Characters. The characterization is everything in Stargirl. I think it’s amazing that this book is told from Leo’s perspective, whom is not the main character. Stargirl is our main character and we never get a peek inside her head. We see her from the outside. Leo is Stargirl’s boyfriend and we see what he sees: a loving, caring, wonderful girl, whom is weird.
I love that we see the story from Leo’s perspective, because it proves Spinelli’s point. I firmly believe he’s trying to tell us that even if you’re Stargirl-level weird, it’s okay to be you. If we were in Stargirl’s head, we never would be able to see what that outsider does. The point is don’t judge a book by its cover, but the punchline is… we had to judge her by her cover because we didn’t have a choice.
Setting. I loved the setting because it took me back home. I grew up in Arizona. I don’t miss the desert or the cacti, but I liked recognizing where everything is and understanding the landscape that Spinelli described, which was absolutely accurate.
An Extra Something
I don’t give extra somethings often in my book reviews, simply because I can’t think of anything that I can do to honor the book I read. I did think of something to honor Stargirl.
Stargirl is an odd character, but I love her. She’s quirky and weird, but she has a lot of wholesome ideas and habits. One of these is emptying her change purse, because change is so “jangly.” She drops pennies on the ground: “’Did you ever see a little kid’s face when he spots a penny on a sidewalk?’” She drops quarters and nickels in the street, left on benches or shelves.
I thought, I could do that to honor the book.
So, I did. I went on a walk after finishing this book, specifically to drop change in places. I thought it would be weird to take pictures of it, seeing as one of Stargirl’s wholesome personality traits is that she doesn’t seek out recognition for the things she does.
Reason for Rating
I rated it Stargirl 4/5 stars because I felt as though the plot could’ve been a little thicker. Stargirl is a wonderful book about self-discovery and the true meaning behind self-love with a powerful theme and strong characterization. Pick this one up if you need an easy read with a good message.

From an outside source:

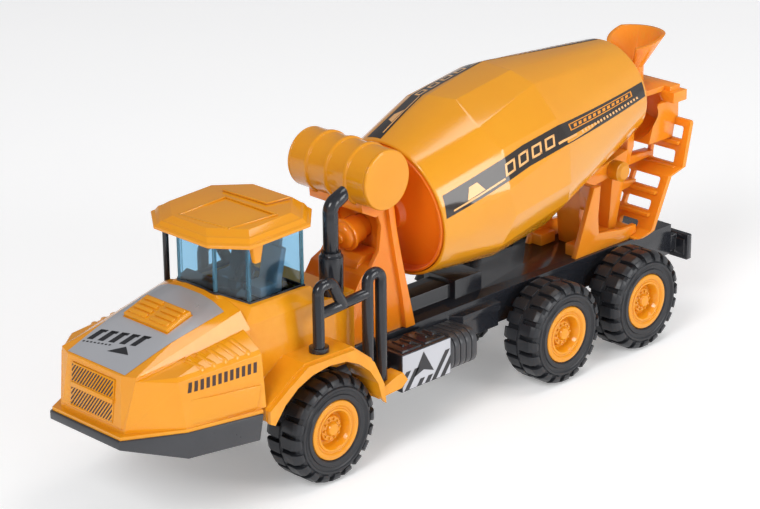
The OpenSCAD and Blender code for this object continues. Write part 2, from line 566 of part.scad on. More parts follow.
module drum_rear_cap() {
    r = drum_rear_r - drum_t - 0.02;
    color(orange) along_drum(drum_len) difference() {
        rotate_extrude($fn = 96) polygon([[0, -2.8], [7, -2.8], [r - 4, -6], [r, -6], [r, -0.2], [r - 1.6, -0.2], [r - 2.4, -4.2], [8, -0.8], [6, 1.6], [0, 1.6]]);
        translate([0, 0, -6]) cylinder(r = drum_pin_r, h = 10);
    }
}
module drum_front_pin() { color("silver") along_drum(-13.6) cylinder(r = drum_pin_r, h = 15, $fn = 48); }
module drum_rear_pin() { color("silver") along_drum(drum_len - 2.8) cylinder(r = drum_pin_r, h = 10.6, $fn = 48); }

// ---------- wheels ----------
module axle(y) { color("silver") translate([0, y, wheel_z]) cyl_x(-track_half + 6, track_half - 6, axle_r); }
module axle_front() axle(axle_front_y);
module axle_middle() axle(axle_mid_y);
module axle_rear() axle(axle_rear_y);
bead_r = hub_r - 0.6;
module hub(y) {
    color(yellow) translate([0, y, wheel_z]) rotate([0, 90, 0]) difference() {
        union() {
            rotate_extrude() polygon([[0, tyre_in + 1.5], [5, tyre_in + 1.5], [5, track_half - 8], [bead_r, track_half - 8], [bead_r, track_half - 3],
                [hub_r, track_half - 3], [hub_r, track_half - 1.2], [hub_r - 0.6, track_half - 0.6], [9.2, track_half - 0.6], [8.8, track_half - 1.1],
                [7.6, track_half - 1.1], [6.9, track_half - 4.4], [4.8, track_half - 4.4], [4.6, track_half - 3.2], [3.6, track_half - 2.2],
                [2, track_half - 1.6], [0, track_half - 1.4]]);
            for (i = [0 : 7]) rotate(i * 45) translate([5.9, 0, track_half - 4.6]) cylinder(r = 0.6, h = 1.2, $fn = 16);
        }
        translate([0, 0, tyre_in]) cylinder(r = axle_r, h = track_half - 6 - tyre_in);
    }
}
lugs = 20;
module tyre(y) {
    t = track_half;
    r = tyre_d / 2;
    mid = (t + tyre_in) / 2;
    color(black) translate([0, y, wheel_z]) rotate([0, 90, 0]) difference() {
        rotate_extrude() polygon([[bead_r, t - 3], [hub_r, t - 3], [hub_r, t - 1], [hub_r + 0.8, t - 0.4], [14.6, t - 0.2], [14.9, t - 0.7], [16.6, t - 0.5],
            [16.9, t], [17.7, t], [18, t - 0.4], [r - 1.2, t - 0.7], [r, t - 2.2], [r, mid + 0.5], [r - 0.4, mid + 0.5], [r - 0.4, mid - 0.5], [r, mid - 0.5],
            [r, tyre_in + 2.2], [r - 1.2, tyre_in + 0.7], [17.7, tyre_in], [14, tyre_in + 0.4], [hub_r, tyre_in + 1.6], [bead_r, tyre_in + 2.4]]);
        // slots between the tread blocks, either side of the uncut middle band
        for (i = [0 : lugs - 1]) rotate(i * 360 / lugs) for (x = [mid + 1.7, mid - 11.7])
            translate([r - 2.3, -0.95, x]) cube([4, 1.9, 10]);
    }
}
module hub_front_left() hub(axle_front_y);
module hub_front_right() mirror([1, 0, 0]) hub(axle_front_y);
module hub_middle_left() hub(axle_mid_y);
module hub_middle_right() mirror([1, 0, 0]) hub(axle_mid_y);
module hub_rear_left() hub(axle_rear_y);
module hub_rear_right() mirror([1, 0, 0]) hub(axle_rear_y);
module tyre_front_left() tyre(axle_front_y);
module tyre_front_right() mirror([1, 0, 0]) tyre(axle_front_y);
module tyre_middle_left() tyre(axle_mid_y);
module tyre_middle_right() mirror([1, 0, 0]) tyre(axle_mid_y);
module tyre_rear_left() tyre(axle_rear_y);
module tyre_rear_right() mirror([1, 0, 0]) tyre(axle_rear_y);

chassis_frame();
chassis_bottom_cover();
cover_screws();
front_bumper();
cab_shell();
front_grille();
cab_glass();
cab_floor();
driver_seat();
passenger_seat();
dashboard();
steering_wheel();
cab_roof();
roof_post();
exhaust_muffler();
exhaust_pipe();
handrail_left();
handrail_right();
front_pedestal();
drum_motor();
front_bearing();
water_tank();
tank_cap_left();
tank_cap_right();
rear_pedestal();
ladder_frame();
discharge_hood();
loading_hopper();
pivot_knob();
toolbox_left();
toolbox_right();
air_tank_left();
air_tank_right();
rear_bumper();
drum_shell();
drum_front_dish();
drum_rear_cap();
drum_front_pin();
drum_rear_pin();
axle_front();
axle_middle();
axle_rear();
hub_front_left();
hub_front_right();
hub_middle_left();
hub_middle_right();
hub_rear_left();
hub_rear_right();
tyre_front_left();
tyre_front_right();
tyre_middle_left();
tyre_middle_right();
tyre_rear_left();
tyre_rear_right();
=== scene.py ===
"""Toy cement mixer truck: the looks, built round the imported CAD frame.

Lengths are written in millimetres and scaled to metres where a mesh is made. The truck's front
is -Y, its left side is +X and up is +Z.
"""

import json
import math

import bmesh
import bpy
from mathutils import Matrix, Vector
from mathutils.bvhtree import BVHTree


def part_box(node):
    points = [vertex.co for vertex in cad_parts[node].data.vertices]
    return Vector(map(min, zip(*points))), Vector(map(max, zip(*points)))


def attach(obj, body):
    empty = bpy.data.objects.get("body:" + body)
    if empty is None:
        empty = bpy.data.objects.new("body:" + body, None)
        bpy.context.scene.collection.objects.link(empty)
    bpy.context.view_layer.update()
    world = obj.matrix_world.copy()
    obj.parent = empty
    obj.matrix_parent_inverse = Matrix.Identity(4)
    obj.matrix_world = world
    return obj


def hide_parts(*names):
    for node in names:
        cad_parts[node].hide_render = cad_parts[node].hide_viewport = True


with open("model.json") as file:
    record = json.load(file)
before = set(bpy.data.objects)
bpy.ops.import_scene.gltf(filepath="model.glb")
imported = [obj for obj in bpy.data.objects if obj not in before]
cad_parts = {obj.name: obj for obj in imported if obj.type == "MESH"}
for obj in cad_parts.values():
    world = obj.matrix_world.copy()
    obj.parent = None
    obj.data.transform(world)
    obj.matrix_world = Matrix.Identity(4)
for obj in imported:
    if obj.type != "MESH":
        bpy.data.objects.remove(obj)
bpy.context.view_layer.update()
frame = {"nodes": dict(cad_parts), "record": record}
NODES = frame["nodes"]
SLOT_OF = {s["node"]: s["material_slot"] for s in frame["record"]["subparts"]}
BODY_OF = {n: b for b, ns in frame["record"]["behaviour"]["bodies"].items() for n in ns}
MM = 0.001
# side of the truck: the sign of x and the word used in piece names
SIDES = ((1, "left"), (-1, "right"))
# metres within which vertices of a CAD mesh are joined
WELD = 4e-6
# metres within which a cut keeps to a vertex that is already there
CUT_SNAP = 1e-5
# share of a mesh's area that merging its flat faces may change
AREA_TOLERANCE = 0.0015


# ---------- small helpers ----------
def mm(*v):
    return Vector(v) * MM


def node_box(name):
    lo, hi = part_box(name)
    return lo / MM, hi / MM


def new_object(name, mesh, material, body):
    obj = bpy.data.objects.new(name, mesh)
    bpy.context.scene.collection.objects.link(obj)
    mesh.materials.clear()
    mesh.materials.append(material)
    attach(obj, body)
    return obj


def shade(mesh, angle=30.0):
    for p in mesh.polygons:
        p.use_smooth = True
    mesh.set_sharp_from_angle(angle=math.radians(angle))


def apply_modifiers(obj):
    dg = bpy.context.evaluated_depsgraph_get()
    made = bpy.data.meshes.new_from_object(obj.evaluated_get(dg), depsgraph=dg)
    old = obj.data
    obj.modifiers.clear()
    obj.data = made
    bpy.data.meshes.remove(old)


def bevel(obj, width, angle, segments):
    """Rounds the edges that turn by more than the angle, in degrees."""
    m = obj.modifiers.new("edge", "BEVEL")
    m.width = width * MM
    m.segments = segments
    m.limit_method = "ANGLE"
    m.angle_limit = math.radians(angle)
    m.use_clamp_overlap = True
    m.harden_normals = False
    m.miter_outer = "MITER_ARC"
    apply_modifiers(obj)


def area(bm):
    return sum(f.calc_area() for f in bm.faces)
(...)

Stargirl has been taught in classrooms for ages, so I’m not going to pretend that this is a new idea. Despite it being done hundreds of times by hundreds of different teachers, teach this book to your kids. It’s an easy read (I read it in a day over Spring Break) and packs a powerful punch regarding believing in yourself and judging others for being themselves.
Grades: According to Amazon, 7th to 9th grade, but I think you could teach it younger. I would suggest 5th – 10th.
Stargirl by Jerry Spinelli, the first book in the Stargirl series, was published May 14, 2002 by Ember. Spinelli has been writing children’s books since the 80’s; his most recent novel was published in 2017. He’s a great writer and if you liked Stargirl, go check out his website http://www.jerryspinelli.com/newbery_002.htm for teacher materials and more!
Disney Plus Adaptation
Stargirl, which was originally written in 2002, was adapted into a Disney Plus film available to stream on March 13, 2020. Considering it was written almost twenty years before the adaptation, I think they did a good job with modernizing it.
Plot Points & Character
It wasn’t the worst adaptation I’ve ever seen, but it definitely wasn’t the best either. They kept a lot of the main plot points the same, but they left a lot out. I think leaving some of the weirdness out of Stargirl’s character affected how the plot was received.
Many of the things Stargirl did in the book are questionable by social law, so she received a lot of hate for the simple things that she thought were right. This made the Hot Seat scene, in the book, much more dramatic compared to its adaptation.
As mentioned before, they left a lot of Stargirl’s weirdness out of the movie, which I can understand why. Some of it won’t translate to film well (cartwheels and backflips on the football field, for example).
Quite a few of Stargirl’s characteristics were implied, but not explained. You can see you dropping change in a scene, but there’s no mention of why she was doing it. There are a lot of conversations that built Stargirl and Leo’s relationship that were left out.
I love Grace Vanderwaal so much, but I didn’t like how much they inserted music into the movie. Yeah, Stargirl sang occasionally, but it wasn’t a drive force of her personality. As far as adaptations go, it wasn’t horrible. However, I think they could’ve done better.